Figure 5.1. How investment styles come in and out of fashion.
It is true that some funds are blended, leaving their managers to have both styles represented in their portfolios. Their objective is then to try and vary the weight of each style, according to their reading of which style is likely to be next in favour. The difficulty is that these style shifts are notoriously difficult to time correctly. The results of getting them wrong can be painful. As a fund investor yourself, you can neutralise style effects by having both types of fund in your portfolio, but to do that requires an additional level of research. Most fund companies and platforms describe the investment approach of specific funds, while the Morningstar website classifies funds on a nine-box style matrix, designed to show the extent to which a fund veers towards large or small-cap shares and whether it is biased towards growth or value. This can be a useful starting point for further analysis.
Small caps for the longer term
The size of the companies whose shares an equity fund manager is buying needs considering because of the broad cycles that favour one or the other at any one time. At certain times so-called blue chips, the largest companies with household names, will perform better than small companies, and vice versa at other times. Between 1996 and 1998, for example, blue chips had a very strong run all over the world. Portfolios which were over exposed to mid-sized and smaller companies, their lesser brethren, were left lagging far behind. Then in 1999, when the valuation difference had become extreme, small companies started one of their strongest runs for years.
Since 2000, smaller companies have generally produced much stronger performance, and this has benefitted a number of specialist small-cap fund managers, such as Giles Hargreave, Harry Nimmo and Dan Nickols. Their funds have naturally attracted strong inflows on the back of their stronger performance. But that cannot continue indefinitely. Small company specialist funds, being more volatile, fell more sharply than large-cap funds during the bear market of 2007–09. And despite recovering strongly after that, since the start of 2014 smaller company funds have again mostly lagged behind.

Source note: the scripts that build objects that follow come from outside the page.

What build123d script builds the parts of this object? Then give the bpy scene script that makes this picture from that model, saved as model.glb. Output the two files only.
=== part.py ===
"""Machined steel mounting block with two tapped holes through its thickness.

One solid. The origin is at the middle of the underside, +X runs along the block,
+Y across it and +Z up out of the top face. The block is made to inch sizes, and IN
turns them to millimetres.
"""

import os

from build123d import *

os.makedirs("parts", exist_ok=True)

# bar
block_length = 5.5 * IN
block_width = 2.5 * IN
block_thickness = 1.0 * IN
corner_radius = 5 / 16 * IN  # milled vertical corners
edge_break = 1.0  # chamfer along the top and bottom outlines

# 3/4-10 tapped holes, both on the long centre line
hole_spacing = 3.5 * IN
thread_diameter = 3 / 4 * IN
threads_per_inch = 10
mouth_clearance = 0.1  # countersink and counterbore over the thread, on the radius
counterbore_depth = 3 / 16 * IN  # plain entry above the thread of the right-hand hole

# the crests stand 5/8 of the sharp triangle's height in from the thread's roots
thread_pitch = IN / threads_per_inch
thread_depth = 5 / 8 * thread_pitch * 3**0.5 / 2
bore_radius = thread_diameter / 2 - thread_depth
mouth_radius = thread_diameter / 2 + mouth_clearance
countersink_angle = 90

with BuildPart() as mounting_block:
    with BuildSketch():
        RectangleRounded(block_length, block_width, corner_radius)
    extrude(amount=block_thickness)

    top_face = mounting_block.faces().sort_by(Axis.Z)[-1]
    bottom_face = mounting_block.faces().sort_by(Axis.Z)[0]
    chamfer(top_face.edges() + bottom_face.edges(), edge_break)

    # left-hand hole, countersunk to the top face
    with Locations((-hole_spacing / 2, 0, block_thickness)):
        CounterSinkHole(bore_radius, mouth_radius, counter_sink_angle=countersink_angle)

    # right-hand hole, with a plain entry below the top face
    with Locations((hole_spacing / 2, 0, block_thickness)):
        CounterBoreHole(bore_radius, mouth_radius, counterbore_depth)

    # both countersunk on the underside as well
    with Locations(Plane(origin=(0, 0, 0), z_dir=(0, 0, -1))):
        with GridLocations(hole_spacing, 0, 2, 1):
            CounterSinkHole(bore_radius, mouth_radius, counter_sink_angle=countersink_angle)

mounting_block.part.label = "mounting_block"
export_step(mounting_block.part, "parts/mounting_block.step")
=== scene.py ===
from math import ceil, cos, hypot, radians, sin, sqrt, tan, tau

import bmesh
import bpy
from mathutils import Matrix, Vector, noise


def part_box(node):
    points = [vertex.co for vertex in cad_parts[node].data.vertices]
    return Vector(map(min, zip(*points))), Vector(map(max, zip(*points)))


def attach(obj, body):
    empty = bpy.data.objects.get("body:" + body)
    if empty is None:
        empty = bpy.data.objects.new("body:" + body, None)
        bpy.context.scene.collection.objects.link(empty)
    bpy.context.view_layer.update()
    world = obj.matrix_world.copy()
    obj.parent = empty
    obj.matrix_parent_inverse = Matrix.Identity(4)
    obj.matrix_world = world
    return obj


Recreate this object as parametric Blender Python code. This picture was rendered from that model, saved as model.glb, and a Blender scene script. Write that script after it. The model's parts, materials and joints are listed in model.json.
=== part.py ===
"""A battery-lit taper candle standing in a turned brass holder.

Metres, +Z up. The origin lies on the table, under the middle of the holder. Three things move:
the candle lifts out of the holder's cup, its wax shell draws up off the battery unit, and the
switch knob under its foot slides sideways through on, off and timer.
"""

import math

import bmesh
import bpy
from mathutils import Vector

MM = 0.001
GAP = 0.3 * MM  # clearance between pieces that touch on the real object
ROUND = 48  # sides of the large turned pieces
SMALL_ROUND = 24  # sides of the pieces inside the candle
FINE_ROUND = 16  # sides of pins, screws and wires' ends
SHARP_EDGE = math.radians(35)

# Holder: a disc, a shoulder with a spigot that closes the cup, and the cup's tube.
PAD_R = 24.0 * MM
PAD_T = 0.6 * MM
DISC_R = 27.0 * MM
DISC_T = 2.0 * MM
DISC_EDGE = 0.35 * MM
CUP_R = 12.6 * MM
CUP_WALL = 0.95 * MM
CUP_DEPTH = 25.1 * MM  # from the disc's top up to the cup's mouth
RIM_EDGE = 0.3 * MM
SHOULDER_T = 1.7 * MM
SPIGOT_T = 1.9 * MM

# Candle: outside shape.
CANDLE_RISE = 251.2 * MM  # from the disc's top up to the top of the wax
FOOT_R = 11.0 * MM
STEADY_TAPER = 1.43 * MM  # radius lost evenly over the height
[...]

Predicting whether large or smaller company funds will do better is difficult, so it makes sense to keep a balance between the two. Over the very long run, smaller company funds have generally outperformed larger ones, in part because they are higher-risk – when markets fall, small-cap funds fall faster and further. You might think it makes sense to have, say, 50% in larger companies and 50% in smaller company funds. However, it is worth remembering that when commentators talk about ‘the market’ in the UK or US, they typically mean the blue-chip indices like the Dow Jones in the United States and the FTSE 100 in the UK. If you look at the market value of the companies in those indices, they dwarf everything else.
Measured by market capitalisation, the 100 companies that make up the FTSE 100 index represent as much as 85% of the FTSE All-Share Index. The ten largest companies account for roughly 40% of the value of the index. If your portfolio only has a 50% weighting in FTSE 100 stocks, you are effectively making a big bet that smaller companies will outperform larger ones. That will work quite well a lot of the time, but in the long run you will not do as well as you expect. In practice most actively managed investment funds have a bias towards stocks outside the FTSE 100 index, so it is easy to find yourselves inadvertently making a smaller company bet without realising it. Yet again, therefore, it pays to look carefully at how and where your fund managers are investing your money.

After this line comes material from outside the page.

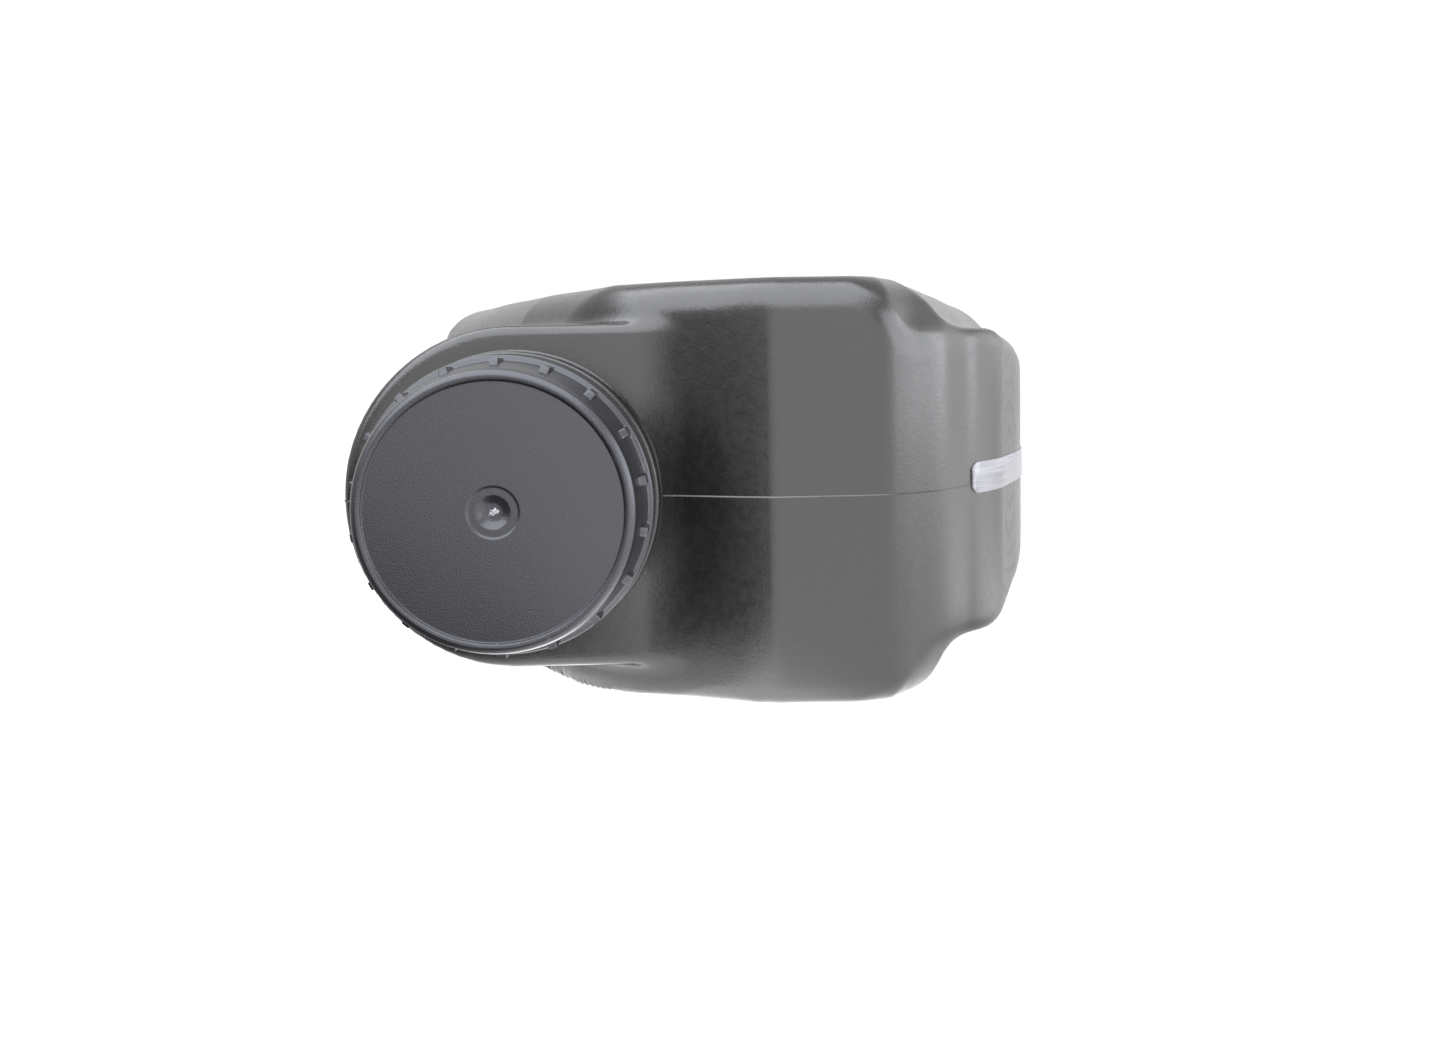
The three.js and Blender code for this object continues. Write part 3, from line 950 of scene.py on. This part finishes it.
def make_collar(name, fit, place, material, node):
    top = fit["flange_top"]
    points = [
        (fit["ledge"], fit["foot"]),
        (fit["hole"] - 0.3, fit["foot"], 0.4),
        (fit["hole"] - 0.3, 0.3, 0.2),
        (fit["flange"], 0.3, 0.2),
        (fit["flange"], top, 0.9),
        (fit["bore"], top, 0.7),
        (fit["bore"], fit["foot"] + 2, 0.4),
        (fit["ledge"], fit["foot"] + 2, 0.2),
    ]
    low, turns = fit["collar_thread"]

    def relief(theta, radius, height):
        tooth = screw_tooth(theta, height, low, turns, fit["pitch"], fit["root"], fit["crest"])
        wall = np.abs(radius - fit["bore"]) < 0.05
        return radius - np.where(wall, fit["tooth"] * tooth, 0), height

    collar = turned(name, points, place, 144, relief, closed=True)
    shade(collar)
    finish_piece(collar, "tank", material, [node])


def make_plug(name, fit, place, material, body, node):
    foot = fit["flange_top"] + 2 * (0.3 + fit["seal_size"])
    top = foot + fit["head_thickness"]
    stem = fit["bore"] - fit["tooth"] - 0.6
    hollow = stem - 2.4
    head = fit["head"]
    points = [
        (0, foot + 1.4),
        (hollow, foot + 1.4, 0.6),
        (hollow, fit["stem_foot"], 0.4),
        (stem, fit["stem_foot"], 0.5),
        (stem, foot, 0.3),
        (head, foot, 0.4),
        (head, top, 1.1),
        (head * 0.8, top, 0.4),
        (head * 0.77, top - 0.7, 0.4),
        (0, top - 0.7),
    ]
    low, turns = fit["plug_thread"]

    def relief(theta, radius, height):
        tooth = screw_tooth(theta, height, low, turns, fit["pitch"], fit["root"], fit["crest"])
        wall = np.abs(radius - stem) < 0.05
        grooves = 0.5 - 0.5 * np.cos(theta * fit["flutes"])
        rim = smooth_step(head - 1.6, head - 0.2, radius)
        change = np.where(wall, (fit["tooth"] + 0.1) * tooth, 0)
        return radius + change - 0.8 * rim * grooves**2, height

    plug = turned(name, points, place, fit["flutes"] * 8, relief)
    length, width, rise = fit["bar"]
    hub, sunk, hub_top = fit["hub"], top - 1.6, top + rise * 0.62
    grip = rounded_bar(name + "_bar", length, width, sunk, top + rise, place)
    points = [(0, sunk), (hub, sunk), (hub, hub_top, 1.2), (0, hub_top)]
    boss = turned(name + "_hub", points, place, 64)
    combine(plug, [boss, grip])
    shade(plug)
    finish_piece(plug, body, material, [node])


def make_ring(name, fit, place, material, body, node):
    middle, size = fit["flange_top"] + 0.3 + fit["seal_size"], fit["seal_size"]
    chords = 20
    points = []
    for k in range(chords):
        angle = k * TAU / chords
        points.append((
            fit["seal_radius"] + size * math.cos(angle),
            middle + size * math.sin(angle),
        ))
    ring = turned(name, points, place, 120, closed=True, spacing=5)
    shade(ring, 60)
    finish_piece(ring, body, material, [node])


def make_strainer(material):
    rim = INLET["foot"] + 2.3
    wall = INLET["ledge"] - 0.7
    foot = INLET["foot"] - 18
    points = [
        (0, foot),
        (wall, foot, 1.2),
        (wall, rim, 0.2),
        (INLET["bore"] - 0.7, rim, 0.3),
        (INLET["bore"] - 0.7, rim + 1.2, 0.3),
        (wall - 1.4, rim + 1.2, 0.4),
        (wall - 1.4, foot + 1.4, 0.8),
        (0, foot + 1.4),
    ]
    cup = turned("inlet_strainer_cup", points, AT_INLET, 120, spacing=1)

    slots, holes, hole_circle = 10, 7, 10
    cutters = []
    for i in range(slots):
        spin = Matrix.Rotation(i * TAU / slots, 4, "Z")
        place = AT_INLET @ spin @ Matrix.Translation(Vector((wall, 0, 0)) * MM)
        cutters.append(
            rounded_bar("slot", 8, 3.2, foot + 4, INLET["foot"] - 2, place, radius=1.5)
        )
    for i in range(holes):
        spin = Matrix.Rotation(i * TAU / holes, 4, "Z")
        place = AT_INLET @ spin @ Matrix.Translation(Vector((hole_circle, 0, 0)) * MM)
        points = [(0, foot - 1), (2.4, foot - 1), (2.4, foot + 3), (0, foot + 3)]
        cutters.append(turned("hole", points, place, 32, spacing=10))
    combine(cup, cutters, "DIFFERENCE")
    shade(cup)
    finish_piece(cup, "tank", material, ["inlet_strainer"])


def make_object():
    shell, caps, rubber = polyethylene(), polypropylene(), nitrile()
    liner = foam()
    tank = make_tank(shell)
    path = parting_path(tank)
    make_parting_flash(path, shell)
    make_trimmed_land(path, trimmed_polyethylene_painted_highlight())
    make_pour_cap(caps)
    make_gate_mark(broken_polypropylene())
    make_liner(liner)
    make_collar("inlet_collar_moulding", INLET, AT_INLET, caps, "inlet_collar")
    make_strainer(caps)
    make_plug("inlet_plug_moulding", INLET, AT_INLET, caps, "inlet_plug", "inlet_plug")
    make_ring("inlet_plug_o_ring", INLET, AT_INLET, rubber, "inlet_seal", "inlet_plug_seal")
    make_collar("vent_collar_moulding", VENT, AT_VENT, caps, "vent_collar")
    make_plug("vent_plug_moulding", VENT, AT_VENT, caps, "vent_plug", "vent_plug")
    make_ring("vent_plug_o_ring", VENT, AT_VENT, rubber, "vent_seal", "vent_plug_seal")


# ---- camera, floor and light --------------------------------------------------------------
def make_camera():
    """Looks along +Y from just above the parting plane, with the object low in its frame."""
    data = bpy.data.cameras.new("camera")
    data.sensor_width = 36
    data.lens = 32.14
    data.shift_y = -0.05
    data.clip_start, data.clip_end = 0.01, 50
    camera = bpy.data.objects.new("camera", data)
    pitch, roll = math.radians(3.68), math.radians(-1.15)
    turn = Matrix.Rotation(math.radians(90) - pitch, 4, "X") @ Matrix.Rotation(roll, 4, "Z")
    away, up = 340, 38
    eye = Vector((0, CAP_LOW[1] - away, PARTING + up)) * MM
    camera.matrix_world = Matrix.Translation(eye) @ turn
    bpy.context.scene.collection.objects.link(camera)
    bpy.context.scene.camera = camera


def make_light(name, size, place, target, power, colour):
    data = bpy.data.lights.new(name, "AREA")
    data.shape = "RECTANGLE"
    data.size, data.size_y = size
    data.energy = power
    data.color = colour
    light = bpy.data.objects.new(name, data)
    light.location = place
    aim = Vector(target) - Vector(place)
    light.rotation_mode = "QUATERNION"
    light.rotation_quaternion = aim.to_track_quat("-Z", "Y")
    bpy.context.scene.collection.objects.link(light)


def glowing_floor():
    """Glows evenly white to the camera. What the plastic reflects of it is painted light: bright
    in front of the blunt end, painted dark shade towards the front left, bright again beside the
    right shoulder and even beyond."""
    even, bright_front, bright_right = 0.95, 3.0, 1.8
    end_y = -0.15
    s = Shader("glowing_floor")
    patches = s.ramp(s.noise(3, 2), 0.3, 0.7, 0, 1)
    s.link(s.mix(patches, grey(0.06), grey(0.08)), s.base.inputs["Base Color"])
    s.base.inputs["Roughness"].default_value = 0.9
    s.base.inputs["Specular IOR Level"].default_value = 0.1
    s.base.inputs["Emission Color"].default_value = (1, 1, 1, 1)

    place = s.node("ShaderNodeSeparateXYZ")
    s.link(s.coords, place.inputs["Vector"])
    x, y = place.outputs["X"], place.outputs["Y"]
    ahead = s.math("MAXIMUM", s.math("SUBTRACT", end_y, y), 0.03)
    turned_left = s.math("DIVIDE", x, ahead)
    in_front = s.ramp(y, -0.17, -0.11, 1, 0)
    # painted light for reflections only: a bright glow in front of the blunt end giving way to a
    # painted dark patch towards the front left
    front = s.math("SUBTRACT", s.ramp(turned_left, -0.58, -0.34, 0.0, bright_front), even)
    # painted pool of light in front of the blunt end, seen only in reflections
    pool = s.ramp(s.distance((-0.02, -0.145, 0)), 0.03, 0.08, 3.6, 0)
    lit = s.math("ADD", s.math("MULTIPLY", front, in_front), s.math("ADD", pool, even))

    # painted glow beside the right shoulder, seen only in reflections
    slant = s.math("DIVIDE", s.math("ADD", y, 0.13), s.math("MAXIMUM", x, 0.01))
    right = s.ramp(slant, 0.3, 0.75, bright_right, 0)
    right = s.math("MULTIPLY", right, s.ramp(x, 0.1, 0.2, 0, 1))
    lit = s.math("ADD", lit, s.math("MULTIPLY", right, s.math("SUBTRACT", 1, in_front)))

    # the camera sees an even white glow, and everything else sees the painted light and shade
    seen = s.node("ShaderNodeLightPath").outputs["Is Camera Ray"]
    lit = s.math("MULTIPLY", lit, s.math("SUBTRACT", 1, seen))
    s.link(s.math("ADD", lit, seen), s.base.inputs["Emission Strength"])
    return s.material


def make_floor():
    reach = 40
    corners = [(-reach, -reach, 0), (reach, -reach, 0), (reach, reach, 0), (-reach, reach, 0)]
    mesh = bpy.data.meshes.new("studio_floor")
    mesh.from_pydata(corners, [], [(0, 1, 2, 3)])
    floor = bpy.data.objects.new("studio_floor", mesh)
    floor.location.z = -0.0005
    bpy.context.scene.collection.objects.link(floor)
    floor.data.materials.append(glowing_floor())


def make_world():
    """A white room, white to the camera, with a dark corner at the front left."""
    white = 1.02
    world = bpy.data.worlds.new("studio")
    bpy.context.scene.world = world
    world.use_nodes = True
    nodes, links = world.node_tree.nodes, world.node_tree.links
    sky = nodes["Background"]
    sky.inputs["Color"].default_value = (1, 1, 1, 1)
    heading = nodes.new("ShaderNodeSeparateXYZ")
    links.new(nodes.new("ShaderNodeTexCoord").outputs["Generated"], heading.inputs["Vector"])

    def fade(source, low, high, start, end):
        made = nodes.new("ShaderNodeMapRange")
        made.interpolation_type = "SMOOTHSTEP"
        for socket, value in zip(made.inputs[1:5], (low, high, start, end)):
            if isinstance(value, (int, float)):
                socket.default_value = value
            else:
                links.new(value, socket)
        links.new(source, made.inputs["Value"])
        return made.outputs["Result"]

    dark, bright = -0.52, -0.32
    below = fade(heading.outputs["X"], dark, bright, 0.0, 3.1)
    above = fade(heading.outputs["X"], dark, bright, 1.6, 3.5)
    front = fade(heading.outputs["Z"], -0.06, 0.06, below, above)
    front = fade(heading.outputs["Z"], 0.1, 0.3, front, 1.5)
    sides = fade(heading.outputs["X"], 0.55, 0.9, 1.1, 2.7)
    room = fade(heading.outputs["Y"], -0.42, -0.1, front, sides)
    seen = nodes.new("ShaderNodeLightPath").outputs["Is Camera Ray"]
    links.new(fade(seen, 0, 1, room, white), sky.inputs["Strength"])


def make_lights():
    cool = (0.93, 0.95, 1)
    make_light("top_softbox", (2.6, 2.4), (-0.3, -0.6, 1.2), (0, 0, 0), 110, cool)
    make_light("right_softbox", (1.6, 1.0), (1.4, -0.5, 0.35), (0, -0.1, 0.06), 24, cool)


make_camera()
make_floor()
make_world()
make_lights()
make_object()

scene = bpy.context.scene
scene.view_settings.view_transform = "Standard"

Making sense of performance figures
This leads us on to the use of past-performance data. It is obviously right that funds should disclose as much information as possible about their past performance. For a number of years, before regulators stepped in to insist on standardised reporting of results, fund managers had much greater flexibility to present their figures in the most favourable light. Now that every company has to present its figures the same way, the risk that you will be given misleading information has reduced, although the amount of information you get may also reduce too. While that is a positive step forward, it does not mean that you are out of the woods. Interpreting past performance is a notoriously complex and difficult task.

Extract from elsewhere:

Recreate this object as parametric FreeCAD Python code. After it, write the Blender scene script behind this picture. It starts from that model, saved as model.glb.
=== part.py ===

When I talk to investors, I always stress that past performance should be only one of the tools to look at when you are considering a fund. The regulators insist that every fund has to remind investors that past performance is not a guide to future performance, and that is absolutely right. First-time investors often assume that if a fund has done well in the past, it will continue to do so. But that is clearly not the case. As we have seen, the standout feature of investment markets is that they move in cycles. Bull markets are followed by bear markets – and within each of those phases, at different times not only will smaller companies do better or worse than large ones, but some sectors will do better or worse than others and the same goes for individual companies and co
untries.
There are so many moving parts that determine which investments do well and which do not, in other words, that it makes interpreting fund performance highly complex. A fund that invests in smaller companies will obviously do better when smaller companies are in favour and less well when they are not. Paradoxically, the fact that it has done better than a large company fund over the past five years actually makes it less likely that it will do better in the next five years, because these style shifts tend to even out over time.
And all this is before we even consider whether the manager of a fund has added any value through his or her efforts. Suppose you are looking at two equity income funds that have exactly the same objective: does the fact that one has done better than the other over, say, the past three years tell you anything about how good the fund manager is – and just as importantly, whether or not the fund will also do better over the next three years? What if one fund has done better over one year and the other over three years? You have to dig pretty deep to come to a conclusion on which fund is worth buying.
In my experience past performance is certainly not a guarantee of future returns, but it can be a useful indicator as to when to buy or sell a fund. To take an extreme example, if the past performance figures show a fund is up by 100% in the last year, that might well be telling you to avoid buying the fund now, because in the short term what is in the fund is more than likely to be fully valued – otherwise it could not have done so well. Conversely a fund with poor performance over the previous year might just be telling you the opposite story.